International career
- Years: Team / Apps / (Points)
- 2018–Present: Australia / 34 / (10)

= Emily Chancellor =

Australia international rugby union player (born 1991)

Emily Chancellor (born 20 August 1991) is an Australian rugby union player. She plays in the loose forwards for Australia internationally, and for the NSW Waratahs in the Super W competition. She competed for Australia at the delayed 2021 Rugby World Cup; she then joined Harlequins in the Premier 15s.

== Rugby career ==

=== 2018 ===
Chancellor made her international debut for the Wallaroos on 18 August 2018 against New Zealand in a Bledisloe double header at the ANZ Stadium in Sydney. She was named Wallaroos Player of Year in 2018.

=== 2022 ===
Chancellor was named in the Australian squad for test matches against Fiji and Japan in May 2022. She was then named in the squad for the 2022 Pacific Four Series. She started against the Black Ferns in the opening match of the Pacific Four series on 6 June.

Chancellor also made the Wallaroos squad for the two-test series against the Black Ferns for the Laurie O'Reilly Cup. She was selected in the team again for the delayed 2022 Rugby World Cup in New Zealand.
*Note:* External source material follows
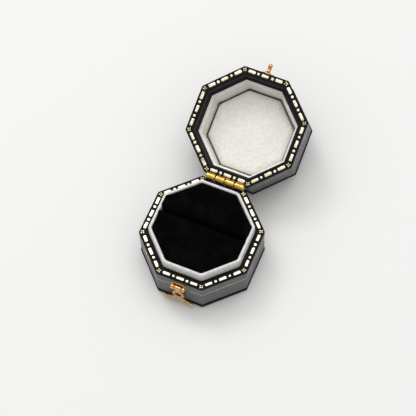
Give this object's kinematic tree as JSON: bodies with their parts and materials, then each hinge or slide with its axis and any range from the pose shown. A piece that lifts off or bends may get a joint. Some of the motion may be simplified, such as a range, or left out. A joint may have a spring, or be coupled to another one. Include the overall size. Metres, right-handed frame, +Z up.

Following the World Cup, she joined English club, the Harlequins, in the Premier 15s.

=== 2023 ===
Chancellor returned to the Wallaroos side for the 2023 Pacific Four Series, and the O'Reilly Cup.

=== 2024 ===
Chancellor ruptured her ACL in Round 1 of Super Rugby Women's in 2024 and spent the rest of the year rehabbing her injury.

=== 2025 ===
Chancellor made her return for the NSW Waratahs during the preseason fixtures and went on to play all games in the 2025 Super W season with the NSW Waratahs who claimed their 7th Championship title in April. Chancellor returned for the Wallaroos against Fijiana in Suva in May where she was named Vice Captain of the national side.

She was named in the Wallaroos squad for the 2025 Women's Rugby World Cup in England.